### A run of records:
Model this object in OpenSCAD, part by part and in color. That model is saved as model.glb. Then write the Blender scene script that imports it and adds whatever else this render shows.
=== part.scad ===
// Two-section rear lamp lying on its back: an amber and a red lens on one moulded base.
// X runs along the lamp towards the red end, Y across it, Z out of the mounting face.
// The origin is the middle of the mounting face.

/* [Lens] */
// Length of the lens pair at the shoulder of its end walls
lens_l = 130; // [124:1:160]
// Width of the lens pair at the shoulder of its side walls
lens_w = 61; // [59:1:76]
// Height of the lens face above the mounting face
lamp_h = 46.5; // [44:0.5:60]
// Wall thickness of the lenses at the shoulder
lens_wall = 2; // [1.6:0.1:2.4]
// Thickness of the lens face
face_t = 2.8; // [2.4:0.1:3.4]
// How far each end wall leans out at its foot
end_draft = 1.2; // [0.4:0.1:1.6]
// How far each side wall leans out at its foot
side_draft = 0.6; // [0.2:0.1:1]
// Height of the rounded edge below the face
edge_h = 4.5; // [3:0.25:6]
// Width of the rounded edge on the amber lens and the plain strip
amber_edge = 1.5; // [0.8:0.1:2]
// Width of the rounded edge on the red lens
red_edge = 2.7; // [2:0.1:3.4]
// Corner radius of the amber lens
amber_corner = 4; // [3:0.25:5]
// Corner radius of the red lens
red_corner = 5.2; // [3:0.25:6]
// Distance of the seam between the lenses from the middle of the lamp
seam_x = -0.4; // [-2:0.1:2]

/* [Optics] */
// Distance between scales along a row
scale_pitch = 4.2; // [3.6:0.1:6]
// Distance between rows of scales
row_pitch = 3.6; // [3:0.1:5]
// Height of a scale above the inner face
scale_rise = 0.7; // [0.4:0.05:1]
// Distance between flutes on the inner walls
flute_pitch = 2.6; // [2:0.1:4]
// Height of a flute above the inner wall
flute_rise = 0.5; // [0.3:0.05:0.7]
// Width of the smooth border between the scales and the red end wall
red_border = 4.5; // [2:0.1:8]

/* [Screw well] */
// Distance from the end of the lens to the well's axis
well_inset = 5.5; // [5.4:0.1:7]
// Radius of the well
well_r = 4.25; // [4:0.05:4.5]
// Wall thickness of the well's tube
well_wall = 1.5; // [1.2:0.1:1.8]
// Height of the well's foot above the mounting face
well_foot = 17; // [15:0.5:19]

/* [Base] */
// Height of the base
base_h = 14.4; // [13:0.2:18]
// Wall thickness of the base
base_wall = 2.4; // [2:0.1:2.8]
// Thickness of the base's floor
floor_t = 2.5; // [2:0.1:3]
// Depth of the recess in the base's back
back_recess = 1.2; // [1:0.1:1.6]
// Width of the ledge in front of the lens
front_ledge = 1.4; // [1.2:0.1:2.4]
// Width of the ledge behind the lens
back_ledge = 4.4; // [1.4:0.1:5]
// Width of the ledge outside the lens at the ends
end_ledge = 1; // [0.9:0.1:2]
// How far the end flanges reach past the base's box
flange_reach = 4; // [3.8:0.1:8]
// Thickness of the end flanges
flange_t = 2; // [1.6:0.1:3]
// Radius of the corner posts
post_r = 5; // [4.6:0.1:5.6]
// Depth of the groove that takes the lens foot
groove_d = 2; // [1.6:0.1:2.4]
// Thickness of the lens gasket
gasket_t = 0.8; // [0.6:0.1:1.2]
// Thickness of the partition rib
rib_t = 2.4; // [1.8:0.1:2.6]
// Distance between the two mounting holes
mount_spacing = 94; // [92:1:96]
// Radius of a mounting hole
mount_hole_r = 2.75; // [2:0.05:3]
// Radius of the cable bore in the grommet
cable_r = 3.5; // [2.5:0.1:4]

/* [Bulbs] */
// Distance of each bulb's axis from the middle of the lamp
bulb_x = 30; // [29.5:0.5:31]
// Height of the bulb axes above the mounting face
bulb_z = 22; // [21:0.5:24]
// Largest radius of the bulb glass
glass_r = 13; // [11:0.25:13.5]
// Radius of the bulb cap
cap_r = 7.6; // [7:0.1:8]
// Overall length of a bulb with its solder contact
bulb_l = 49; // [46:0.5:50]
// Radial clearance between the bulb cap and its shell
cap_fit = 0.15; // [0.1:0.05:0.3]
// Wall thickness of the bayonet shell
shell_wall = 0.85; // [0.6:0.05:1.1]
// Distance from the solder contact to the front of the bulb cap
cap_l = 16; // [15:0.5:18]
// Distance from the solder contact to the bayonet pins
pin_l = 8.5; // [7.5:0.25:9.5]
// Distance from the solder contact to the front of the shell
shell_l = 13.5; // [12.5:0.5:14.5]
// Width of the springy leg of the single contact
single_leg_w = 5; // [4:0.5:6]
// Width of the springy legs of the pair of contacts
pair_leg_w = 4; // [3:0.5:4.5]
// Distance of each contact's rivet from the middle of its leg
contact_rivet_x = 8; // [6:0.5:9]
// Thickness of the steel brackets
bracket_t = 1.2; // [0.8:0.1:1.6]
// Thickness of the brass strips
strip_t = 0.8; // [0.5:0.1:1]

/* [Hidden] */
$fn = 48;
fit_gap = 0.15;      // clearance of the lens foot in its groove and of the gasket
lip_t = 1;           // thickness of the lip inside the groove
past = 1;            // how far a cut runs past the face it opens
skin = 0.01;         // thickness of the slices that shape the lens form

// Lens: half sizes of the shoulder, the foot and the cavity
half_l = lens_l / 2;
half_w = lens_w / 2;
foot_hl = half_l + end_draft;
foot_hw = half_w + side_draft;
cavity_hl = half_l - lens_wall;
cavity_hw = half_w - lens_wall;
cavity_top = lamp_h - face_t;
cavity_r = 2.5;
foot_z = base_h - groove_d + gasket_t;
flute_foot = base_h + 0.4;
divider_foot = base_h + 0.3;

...

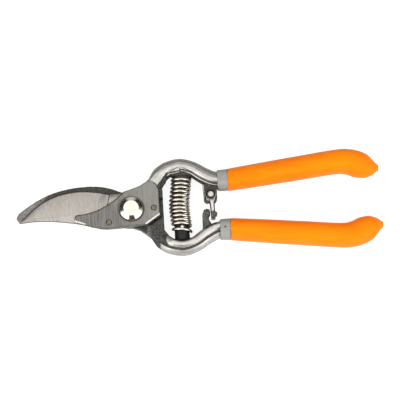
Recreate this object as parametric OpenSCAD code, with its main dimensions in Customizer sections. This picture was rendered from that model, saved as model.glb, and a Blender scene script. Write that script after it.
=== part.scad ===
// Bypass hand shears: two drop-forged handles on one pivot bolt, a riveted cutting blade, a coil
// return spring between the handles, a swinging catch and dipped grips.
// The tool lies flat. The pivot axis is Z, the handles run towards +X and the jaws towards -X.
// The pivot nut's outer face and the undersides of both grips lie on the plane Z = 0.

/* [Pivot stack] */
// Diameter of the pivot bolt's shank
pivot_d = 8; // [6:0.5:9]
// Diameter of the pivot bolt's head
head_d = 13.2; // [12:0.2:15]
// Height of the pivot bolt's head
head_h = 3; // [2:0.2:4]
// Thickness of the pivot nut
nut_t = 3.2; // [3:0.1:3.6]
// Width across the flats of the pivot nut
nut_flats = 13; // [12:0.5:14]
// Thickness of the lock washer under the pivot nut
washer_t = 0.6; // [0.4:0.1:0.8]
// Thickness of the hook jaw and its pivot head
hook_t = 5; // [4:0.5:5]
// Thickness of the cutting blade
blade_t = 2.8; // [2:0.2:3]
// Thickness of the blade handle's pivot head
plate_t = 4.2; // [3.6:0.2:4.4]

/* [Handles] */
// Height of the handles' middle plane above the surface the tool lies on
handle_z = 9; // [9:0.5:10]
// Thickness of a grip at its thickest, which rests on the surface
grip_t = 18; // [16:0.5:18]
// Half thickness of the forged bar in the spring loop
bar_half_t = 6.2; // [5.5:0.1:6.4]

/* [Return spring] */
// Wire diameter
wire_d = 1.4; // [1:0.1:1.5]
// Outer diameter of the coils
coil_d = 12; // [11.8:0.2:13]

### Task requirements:
Every line from the one containing "Recreate this object" through the one containing "bar_half_t = 6.2; // [5.5:0.1:6.4]" is to be given again exactly, both ends included, and no line outside that range.

### Result of the task:
Recreate this object as parametric OpenSCAD code, with its main dimensions in Customizer sections. This picture was rendered from that model, saved as model.glb, and a Blender scene script. Write that script after it.
=== part.scad ===
// Bypass hand shears: two drop-forged handles on one pivot bolt, a riveted cutting blade, a coil
// return spring between the handles, a swinging catch and dipped grips.
// The tool lies flat. The pivot axis is Z, the handles run towards +X and the jaws towards -X.
// The pivot nut's outer face and the undersides of both grips lie on the plane Z = 0.

/* [Pivot stack] */
// Diameter of the pivot bolt's shank
pivot_d = 8; // [6:0.5:9]
// Diameter of the pivot bolt's head
head_d = 13.2; // [12:0.2:15]
// Height of the pivot bolt's head
head_h = 3; // [2:0.2:4]
// Thickness of the pivot nut
nut_t = 3.2; // [3:0.1:3.6]
// Width across the flats of the pivot nut
nut_flats = 13; // [12:0.5:14]
// Thickness of the lock washer under the pivot nut
washer_t = 0.6; // [0.4:0.1:0.8]
// Thickness of the hook jaw and its pivot head
hook_t = 5; // [4:0.5:5]
// Thickness of the cutting blade
blade_t = 2.8; // [2:0.2:3]
// Thickness of the blade handle's pivot head
plate_t = 4.2; // [3.6:0.2:4.4]

/* [Handles] */
// Height of the handles' middle plane above the surface the tool lies on
handle_z = 9; // [9:0.5:10]
// Thickness of a grip at its thickest, which rests on the surface
grip_t = 18; // [16:0.5:18]
// Half thickness of the forged bar in the spring loop
bar_half_t = 6.2; // [5.5:0.1:6.4]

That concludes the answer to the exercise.